= Greg Parker =

British physicist

Greg Parker (born 1954) is a British physicist. He served as a Professor of Photonics at the University of Southampton. He spent 23 years in research and lecturing.

== Career ==
He now runs Parker Technology. His research interests included the design and construction of Ultra High Vacuum (UHV) compatible semiconductor deposition systems, and the design and fabrication of Photonic Crystal circuits and devices. Most recently, he became interested in deep-sky imaging, macrophotography, microphotography, pin-hole camera photography and high-speed flash photography. He is the designer and developer of ultra-high speed Xenon flash equipment. His photographic work is featured on the New Forest Observatory web site.

He has 13 patents on optical devices and circuits and created three successful companies. His most recent spin-out from Southampton University was Mesophotonics Ltd.

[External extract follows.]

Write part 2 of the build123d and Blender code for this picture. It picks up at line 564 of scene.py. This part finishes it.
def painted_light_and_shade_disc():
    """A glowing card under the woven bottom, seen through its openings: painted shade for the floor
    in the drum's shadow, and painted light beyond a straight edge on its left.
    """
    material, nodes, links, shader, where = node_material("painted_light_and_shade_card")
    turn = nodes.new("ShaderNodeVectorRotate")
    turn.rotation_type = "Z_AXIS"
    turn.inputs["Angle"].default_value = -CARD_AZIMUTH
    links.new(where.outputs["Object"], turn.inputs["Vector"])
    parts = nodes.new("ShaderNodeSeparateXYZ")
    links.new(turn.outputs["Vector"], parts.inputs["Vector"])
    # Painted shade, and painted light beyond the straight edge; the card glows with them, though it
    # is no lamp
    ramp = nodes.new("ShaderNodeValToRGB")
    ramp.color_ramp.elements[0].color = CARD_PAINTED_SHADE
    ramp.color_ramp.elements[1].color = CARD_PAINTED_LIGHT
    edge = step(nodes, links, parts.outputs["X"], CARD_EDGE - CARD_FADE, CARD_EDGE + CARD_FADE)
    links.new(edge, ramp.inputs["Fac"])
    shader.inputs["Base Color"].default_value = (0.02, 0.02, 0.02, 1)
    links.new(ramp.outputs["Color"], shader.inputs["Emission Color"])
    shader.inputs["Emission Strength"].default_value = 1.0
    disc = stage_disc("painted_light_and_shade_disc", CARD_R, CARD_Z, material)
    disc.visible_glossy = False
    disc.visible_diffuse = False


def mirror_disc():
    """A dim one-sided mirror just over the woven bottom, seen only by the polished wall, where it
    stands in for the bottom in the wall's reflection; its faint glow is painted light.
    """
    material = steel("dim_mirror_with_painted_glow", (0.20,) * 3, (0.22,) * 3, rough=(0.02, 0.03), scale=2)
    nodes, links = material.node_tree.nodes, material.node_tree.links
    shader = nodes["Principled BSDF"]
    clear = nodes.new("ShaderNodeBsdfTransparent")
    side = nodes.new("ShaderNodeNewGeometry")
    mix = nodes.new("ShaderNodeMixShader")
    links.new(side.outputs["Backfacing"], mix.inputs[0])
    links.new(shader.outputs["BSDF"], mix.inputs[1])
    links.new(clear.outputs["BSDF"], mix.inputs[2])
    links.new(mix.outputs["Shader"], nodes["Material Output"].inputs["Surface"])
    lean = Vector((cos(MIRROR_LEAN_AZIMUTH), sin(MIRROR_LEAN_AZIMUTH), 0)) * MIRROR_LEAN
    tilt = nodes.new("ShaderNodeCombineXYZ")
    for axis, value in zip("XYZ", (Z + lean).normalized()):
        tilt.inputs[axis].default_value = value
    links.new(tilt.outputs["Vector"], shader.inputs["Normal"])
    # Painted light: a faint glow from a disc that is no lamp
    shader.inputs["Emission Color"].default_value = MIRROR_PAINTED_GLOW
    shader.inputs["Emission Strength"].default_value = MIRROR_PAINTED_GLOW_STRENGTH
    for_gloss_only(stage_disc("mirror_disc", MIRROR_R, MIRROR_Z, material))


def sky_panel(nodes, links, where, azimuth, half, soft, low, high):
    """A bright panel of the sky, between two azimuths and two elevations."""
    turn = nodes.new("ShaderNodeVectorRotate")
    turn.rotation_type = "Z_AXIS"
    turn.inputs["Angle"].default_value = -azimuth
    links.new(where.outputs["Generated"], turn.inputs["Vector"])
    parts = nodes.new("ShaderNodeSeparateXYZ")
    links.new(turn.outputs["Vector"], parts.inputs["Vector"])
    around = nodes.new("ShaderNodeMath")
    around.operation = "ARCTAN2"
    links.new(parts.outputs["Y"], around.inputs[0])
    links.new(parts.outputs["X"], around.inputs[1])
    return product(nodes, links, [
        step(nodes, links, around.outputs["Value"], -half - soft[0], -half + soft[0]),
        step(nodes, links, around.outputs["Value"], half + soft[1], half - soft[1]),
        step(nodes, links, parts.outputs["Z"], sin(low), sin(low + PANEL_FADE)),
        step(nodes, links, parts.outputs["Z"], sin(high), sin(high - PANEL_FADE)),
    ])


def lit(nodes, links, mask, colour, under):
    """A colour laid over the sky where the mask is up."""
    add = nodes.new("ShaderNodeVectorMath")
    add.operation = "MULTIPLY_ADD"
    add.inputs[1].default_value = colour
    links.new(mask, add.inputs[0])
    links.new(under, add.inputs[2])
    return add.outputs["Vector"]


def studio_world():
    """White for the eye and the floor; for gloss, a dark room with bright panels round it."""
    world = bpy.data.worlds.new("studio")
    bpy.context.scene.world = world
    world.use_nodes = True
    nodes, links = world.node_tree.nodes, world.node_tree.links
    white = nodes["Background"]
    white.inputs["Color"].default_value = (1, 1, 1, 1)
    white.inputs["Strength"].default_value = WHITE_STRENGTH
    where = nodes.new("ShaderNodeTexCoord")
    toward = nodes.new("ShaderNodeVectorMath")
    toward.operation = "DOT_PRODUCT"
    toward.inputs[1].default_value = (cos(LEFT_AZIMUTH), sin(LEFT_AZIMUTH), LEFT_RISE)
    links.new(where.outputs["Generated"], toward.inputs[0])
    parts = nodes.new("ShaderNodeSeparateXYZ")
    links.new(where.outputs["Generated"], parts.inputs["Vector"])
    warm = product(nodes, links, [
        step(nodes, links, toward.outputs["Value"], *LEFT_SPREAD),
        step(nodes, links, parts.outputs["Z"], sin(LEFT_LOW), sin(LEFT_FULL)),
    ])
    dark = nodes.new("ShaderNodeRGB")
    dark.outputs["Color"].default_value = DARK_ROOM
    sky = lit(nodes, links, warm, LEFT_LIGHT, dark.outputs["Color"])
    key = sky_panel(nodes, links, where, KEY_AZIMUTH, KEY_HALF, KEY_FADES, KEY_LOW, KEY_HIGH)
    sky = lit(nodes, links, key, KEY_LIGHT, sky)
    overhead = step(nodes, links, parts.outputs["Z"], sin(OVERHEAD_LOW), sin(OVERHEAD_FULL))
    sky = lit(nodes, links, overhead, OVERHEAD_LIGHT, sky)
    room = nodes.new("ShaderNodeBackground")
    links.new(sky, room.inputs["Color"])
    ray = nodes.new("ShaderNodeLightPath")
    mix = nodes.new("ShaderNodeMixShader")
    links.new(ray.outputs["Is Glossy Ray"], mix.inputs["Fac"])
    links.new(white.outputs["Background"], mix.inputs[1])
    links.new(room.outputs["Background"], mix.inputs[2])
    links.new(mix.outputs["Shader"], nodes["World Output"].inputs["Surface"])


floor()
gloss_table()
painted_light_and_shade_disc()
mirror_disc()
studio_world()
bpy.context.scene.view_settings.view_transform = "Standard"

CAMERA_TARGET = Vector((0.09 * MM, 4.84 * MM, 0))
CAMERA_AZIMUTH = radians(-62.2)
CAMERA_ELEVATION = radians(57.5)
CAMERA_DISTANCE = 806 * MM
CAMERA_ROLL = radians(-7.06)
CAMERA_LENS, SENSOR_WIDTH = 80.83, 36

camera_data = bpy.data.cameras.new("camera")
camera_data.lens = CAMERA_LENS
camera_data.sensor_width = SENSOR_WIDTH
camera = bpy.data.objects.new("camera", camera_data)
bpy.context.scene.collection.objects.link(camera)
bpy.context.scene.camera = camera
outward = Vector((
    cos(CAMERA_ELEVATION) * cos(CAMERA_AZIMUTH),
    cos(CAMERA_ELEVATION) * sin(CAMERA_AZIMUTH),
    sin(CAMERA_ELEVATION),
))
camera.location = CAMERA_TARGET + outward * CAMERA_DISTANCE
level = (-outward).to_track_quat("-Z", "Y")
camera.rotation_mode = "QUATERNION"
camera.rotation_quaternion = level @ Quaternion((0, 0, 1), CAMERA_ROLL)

He is constructing the world's most powerful amateur deep-sky imaging system, the mini-WASP imaging array, named after the SuperWASP array built for the Wide Angle Search for Planets.

== Publications ==
Parker published over 120 refereed journal and conference papers, a textbook on Solid-State Physics, Introductory Semiconductor Device Physics, a "how to" book on astrophotography Making Beautiful Deep-Sky Images and a large format book of deep-sky images taken from the New Forest Observatory, called Star Vistas.

== Recognition ==
Parker was a Chartered Engineer, a Chartered Physicist, and a Fellow of the Institute of Physics.